Why flashcards suit project management so well
Project management involves dense, standardized vocabulary, whether it's the lifecycle (initiation, planning, execution, monitoring, closure), governance bodies, or cross-cutting notions like scope or risk. This vocabulary doesn't stick well through reading alone — after 48 hours, you forget up to 70% of passively re-read content, according to Ebbinghaus's classic work on the forgetting curve.
Flashcards work differently. Each card asks a question and forces you to actively retrieve the answer before checking it — that's active recall, a mechanism far more effective for long-term memorization than re-reading a course or an article.

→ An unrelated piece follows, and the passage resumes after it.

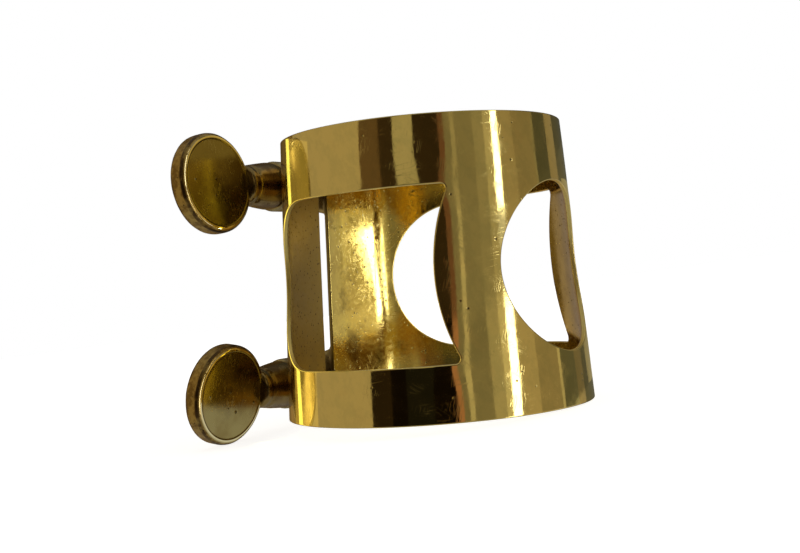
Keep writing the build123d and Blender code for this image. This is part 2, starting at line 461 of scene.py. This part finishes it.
def place_on_axis(piece, level, x=0.0, turn=0.0):
    """Moves a piece that was made on the X axis to a screw's axis, with its mesh holding the place."""
    _, y, z = JOINTS[f"{level}_screw_turn"]["pos_m"]
    move = Matrix.Translation((x, y, z)) @ Matrix.Rotation(math.radians(turn), 4, "X")
    piece.data.transform(move)
    return piece


def head_profile():
    """Half the head's section from the middle of its face to the middle of its rim, as (radius, height)."""
    face_r = HEAD_R - HEAD_EDGE_R
    top = HEAD_THICKNESS / 2
    floor_r = face_r - HEAD_LIP
    radii = np.linspace(DISH_FIRST_R, floor_r, DISH_ROWS)
    dish = [(r, top - HEAD_DISH * (1 - DISH_RISE * (r / face_r) ** 2)) for r in radii]
    edge = dish[-1][1]
    rise = [(floor_r + 0.07, edge + 0.3 * (top - edge)), (face_r - 0.05, top - 0.008), (face_r, top)]
    rise += [(face_r + 0.04, top - 0.012)]
    turns = np.radians(np.linspace(10, 90, HEAD_EDGE_ROWS))
    centre = top - HEAD_EDGE_R
    round_edge = [(face_r + HEAD_EDGE_R * math.sin(a), centre + HEAD_EDGE_R * math.cos(a)) for a in turns]
    side = [(HEAD_R, centre * share) for share in (0.6, 0.2)]
    return np.array(dish + rise + round_edge + side)


def make_head(level):
    """Round paddle with a dished face each side, brazed edge-on into the collar."""
    half = head_profile()
    profile = np.concatenate([half, (half * (1, -1))[::-1]])
    rows = revolve(profile[:, :1] - HEAD_UNDERSIZE, -profile[:, 1], HEAD_WOBBLE, HEAD_SEED[level])
    mesh = turned_mesh(f"{level}_thumb_head", rows)
    mesh.transform(Matrix.Rotation(math.pi / 2, 4, "Z"))
    low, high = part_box(f"{level}_thumb_head")
    return place_on_axis(new_object(f"{level}_head", mesh), level, (low.x + high.x) / 2, HEAD_TURN[level])


# ---------------------------------------------------------------- lugs

def reed_side_lookup():
    """X on the reed side and the arc length there, both for the +X half and in rising order of X."""
    s = np.linspace(0, SECTION.half_length + 1, 800)
    point, _ = SECTION.at(s)
    reed = s > 0.6 * s[-1]
    return point[reed][::-1, 0], s[reed][::-1]


REED_X, REED_S = reed_side_lookup()


def solder_line(low, high):
    """Points on the band's outer face round the foot of a lug, where the solder stands."""
    side = 1 if high.x > 0 else -1
    x0, x1 = sorted((abs(low.x) / MM, abs(high.x) / MM))
    at_wide_rim = low.z / MM < WINDOW_LOW / 2
    z0 = SOLDER_LOWEST if at_wide_rim else low.z / MM + SOLDER_INSET
    z1 = min(high.z / MM, BAND_HEIGHT - RIM_MARGIN) - SOLDER_INSET
    corners = [(x0, z0), (x1, z0), (x1, z1), (x0, z1), (x0, z0)]
    path = np.concatenate([straight(a, b, SOLDER_STEP) for a, b in zip(corners, corners[1:])])
    s = side * np.interp(path[:, 0], REED_X, REED_S)
    return on_sheet(s, path[:, 1], np.zeros(len(path)))


def make_lug(name):
    """The CAD lug with softened edges and a bead of solder round its foot."""
    low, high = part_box(name)
    work = bmesh.new()
    work.from_mesh(frame["nodes"][name].data)
    bmesh.ops.remove_doubles(work, verts=work.verts, dist=LUG_MERGE * MM)
    for x, y, z in solder_line(low, high):
        size = SOLDER_R * (SOLDER_MEAN + SOLDER_SWELL * noise.noise(Vector((x, y, z)) * 1.3))
        place = Matrix.Translation(Vector((x, y, z)) * MM)
        bmesh.ops.create_icosphere(work, subdivisions=2, radius=size * MM, matrix=place)
    mesh = bpy.data.meshes.new(name)
    work.to_mesh(mesh)
    work.free()
    piece = new_object(name.replace("_lug", "_lug_soldered"), mesh)
    remesh = piece.modifiers.new("remesh", "REMESH")
    remesh.mode = "VOXEL"
    remesh.voxel_size = LUG_VOXEL * MM
    smooth = piece.modifiers.new("smooth", "SMOOTH")
    smooth.factor = LUG_SMOOTHING
    smooth.iterations = LUG_SMOOTH_ROUNDS
    apply_modifiers(piece)
    piece.data.shade_smooth()
    return piece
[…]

This effect is particularly noticeable with vocabulary as standardized as project management's, where definitions need to be precise: confusing 'scope' with 'deliverable', or misplacing a lifecycle phase, can be costly in a steering meeting. Active recall trains exactly this precision, while re-reading mostly trains approximate recognition.
Where to start: build your foundation before specializing
The temptation is strong to want to learn everything at once — traditional project management, agile, Scrum, governance. That's a common mistake that leads to mixing up vocabularies rather than mastering them. The right approach is to first build a general foundation: lifecycle, planning, delivery, best practices.
Once that foundation is in place, it becomes much easier to specialize — toward agile and frameworks like Scrum or Kanban, toward governance and portfolio steering, or toward certification prep. The foundation serves as a common anchor for all these directions.
- Step 1: lifecycle and basic vocabulary
- Step 2: delivery, tracking and best practices
- Step 3: specialization (agile, governance, certification) based on your needs
A daily review method that holds up over time
15 to 20 minutes a day is enough, provided you use a spaced repetition system rather than reviewing an entire deck every time. An algorithm like FSRS reschedules each card right before you're likely to forget it — which focuses your effort on notions that are still fragile rather than those already well anchored.
It also helps to review cards out of order rather than always following the same sequence: this forces your brain to retrieve each answer independently of the context of previous cards, which strengthens long-term memorization.
A practical rule of thumb: if a review session regularly takes more than 30 minutes, that's often a sign that too many new cards were introduced at once. It's better to slow the pace of new content and let the algorithm absorb the volume already being learned, rather than accumulating a backlog that discourages consistency.
The mistakes that slow down progress
The first mistake is treating flashcards as a simple list of definitions to re-read — without forcing yourself to answer before checking. Without this active recall, most of the benefit disappears. The second is reviewing in one big weekly session rather than small regular sessions: spaced repetition loses its effectiveness if the intervals between reviews aren't respected.
The third, more subtle mistake is mixing several bodies of knowledge before consolidating the basics — learning PMP vocabulary and Scrum vocabulary at the same time, for example, when they partially overlap without being identical.
Work on active recall (Roediger & Karpicke, 2006) shows that a brief active test on content produces better retention after a week than repeated re-reading of the same content — this is the very principle flashcards rely on.
Roediger, H. L., & Karpicke, J. D. (2006). Test-enhanced learning.Go further
Frequently asked questions
Do I need prior project management experience to use this method?
No. This method is designed precisely to build foundational vocabulary before or alongside a first project management experience — it works for beginners as well as for those wanting to structure knowledge already acquired on the job.
How long before I see results?
With 15 to 20 minutes a day, an initial consolidation of the basic vocabulary is generally observed within 2 to 4 weeks. The pace depends on the volume of cards covered and how consistent your reviews are.
Should I learn traditional project management or agile first?
The common foundation (lifecycle, planning, delivery) is useful in both cases. Once that foundation is acquired, the choice depends on your immediate professional context — no need to decide before you have that foundation.
Do flashcards replace a project management course?
No. Flashcards consolidate vocabulary and concepts, which makes learning easier during a course or on the job, but they don't replace hands-on practice or structured guidance.
What if I notice I'm reviewing too many cards at once?
That's a sign to slow the pace of adding new cards and let the spaced repetition algorithm catch up on cards already introduced, rather than adding more content each day.
Which deck category should I start with at memia?
The Project Management category in the Project Management & Agile cluster is designed as the entry point: it covers the lifecycle, governance and best practices before the more specialized categories.
Is it a problem to forget a card from time to time?
No, it's expected and even useful: the spaced repetition algorithm relies on your mistakes to recalculate the interval before the next review of that card. Forgetting a card now and then is part of how the system normally works, not a sign of a failed method.